-- Start of DATASET EXCERPT --

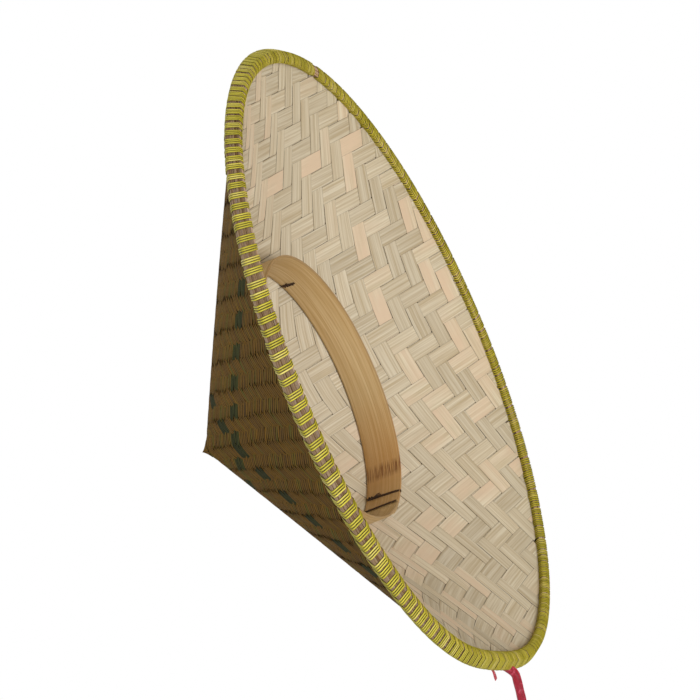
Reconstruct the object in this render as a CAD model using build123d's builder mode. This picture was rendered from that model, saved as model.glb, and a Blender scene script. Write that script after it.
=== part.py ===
from build123d import *
import os
from math import cos, pi, radians, sin, tan

# A woven bamboo conical hat standing on its rim: apex up, origin on the axis at
# the rim's lowest level. Sizes in millimetres, angles in degrees.

# Cone
slope_angle = 35.4
rim_mid_radius = 202.45       # middle of the rim binding, where the layers are clamped
rim_mid_height = 6.1
outer_weave_thickness = 1.2
leaf_thickness = 0.3
lining_thickness = 1.4
layer_gap = 0.05
layer_end_gap = 0.2           # between the lower ends of the layers and the edge splints
lining_bow_drop = 7.46        # how far the bowed lining hangs below the straight line over the band
lining_bow_start = 5.6        # along the slope, where the lining leaves the straight line
lining_crown_radius = 12.0    # above this the lining is a straight cone
nib_radius = 6.0              # where the drawn-out tip starts
nib_rise = 6.6

# Rim binding, measured on the slope: along it and square to it
hoop_split_thickness = 1.4
hoop_split_gap = 0.1
hoop_width = 6.4
hoop_top = 0.2                # upper edge of the hoops
hoop_joint_width = 0.8
hoop_joint_azimuths = {"rim_outer_hoop_face": 16.0, "rim_outer_hoop_back": 140.0,
                       "rim_inner_hoop_face": 250.0, "rim_inner_hoop_back": 330.0}
clamp_half_gap = 1.6          # half the room between the outer and inner hoops
edge_splint_width = 1.4
edge_splint_gap = 0.1
lashing_count = 216
lashing_width = 3.4
lashing_thickness = 0.6
lashing_floor_wall = 0.6      # what a wrap keeps under the hoop's resting edge
lashing_crowding = 9.2        # wraps sit closer on the +Y side

# Dyed accent splints on the outer face
accent_offset = 50.0
accent_width = 5.0
accent_thickness = 0.4
accent_turn = 39.0

# Head band and its thread ties
band_inner_radius = 88.0
band_thickness = 1.6
band_width = 25.0
band_top_gap = 0.1
band_joint_azimuth = 162.0
band_joint_width = 0.6
band_lap_angle = 16.0
band_lap_inset = 2.0
tie_azimuths = (32.0, 150.0, 212.0, 330.0)
tie_thickness = 0.8           # inside, it lies in a groove in the band
tie_width = 3.6
tie_knot_radius = 2.2
tie_gap = 0.05
tie_stitch_depth = 0.8        # how far the stitch rises past the band into the lining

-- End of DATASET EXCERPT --

→ **THE TASK**
Quote the data in full, keeping each word unchanged.

→ **REPLY TO THE EXERCISE**
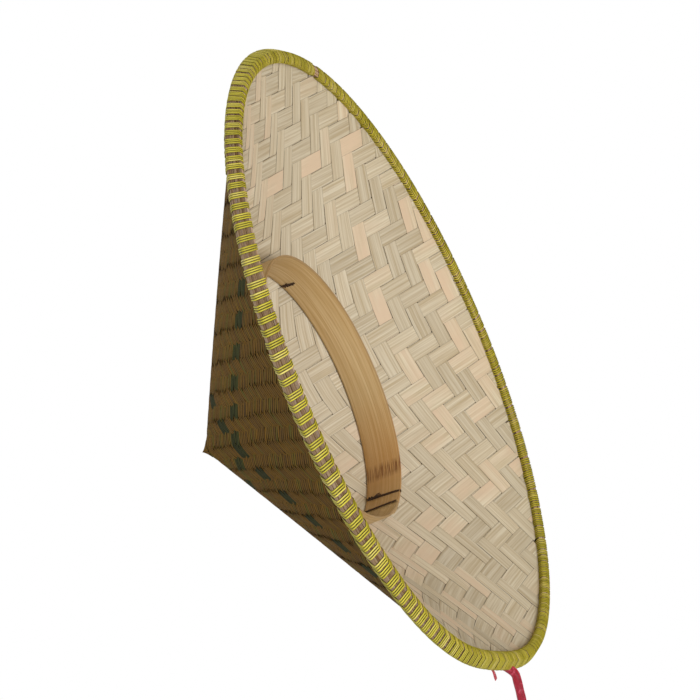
Reconstruct the object in this render as a CAD model using build123d's builder mode. This picture was rendered from that model, saved as model.glb, and a Blender scene script. Write that script after it.
=== part.py ===
from build123d import *
import os
from math import cos, pi, radians, sin, tan

# A woven bamboo conical hat standing on its rim: apex up, origin on the axis at
# the rim's lowest level. Sizes in millimetres, angles in degrees.

# Cone
slope_angle = 35.4
rim_mid_radius = 202.45       # middle of the rim binding, where the layers are clamped
rim_mid_height = 6.1
outer_weave_thickness = 1.2
leaf_thickness = 0.3
lining_thickness = 1.4
layer_gap = 0.05
layer_end_gap = 0.2           # between the lower ends of the layers and the edge splints
lining_bow_drop = 7.46        # how far the bowed lining hangs below the straight line over the band
lining_bow_start = 5.6        # along the slope, where the lining leaves the straight line
lining_crown_radius = 12.0    # above this the lining is a straight cone
nib_radius = 6.0              # where the drawn-out tip starts
nib_rise = 6.6

# Rim binding, measured on the slope: along it and square to it
hoop_split_thickness = 1.4
hoop_split_gap = 0.1
hoop_width = 6.4
hoop_top = 0.2                # upper edge of the hoops
hoop_joint_width = 0.8
hoop_joint_azimuths = {"rim_outer_hoop_face": 16.0, "rim_outer_hoop_back": 140.0,
                       "rim_inner_hoop_face": 250.0, "rim_inner_hoop_back": 330.0}
clamp_half_gap = 1.6          # half the room between the outer and inner hoops
edge_splint_width = 1.4
edge_splint_gap = 0.1
lashing_count = 216
lashing_width = 3.4
lashing_thickness = 0.6
lashing_floor_wall = 0.6      # what a wrap keeps under the hoop's resting edge
lashing_crowding = 9.2        # wraps sit closer on the +Y side

# Dyed accent splints on the outer face
accent_offset = 50.0
accent_width = 5.0
accent_thickness = 0.4
accent_turn = 39.0

# Head band and its thread ties
band_inner_radius = 88.0
band_thickness = 1.6
band_width = 25.0
band_top_gap = 0.1
band_joint_azimuth = 162.0
band_joint_width = 0.6
band_lap_angle = 16.0
band_lap_inset = 2.0
tie_azimuths = (32.0, 150.0, 212.0, 330.0)
tie_thickness = 0.8           # inside, it lies in a groove in the band
tie_width = 3.6
tie_knot_radius = 2.2
tie_gap = 0.05
tie_stitch_depth = 0.8        # how far the stitch rises past the band into the lining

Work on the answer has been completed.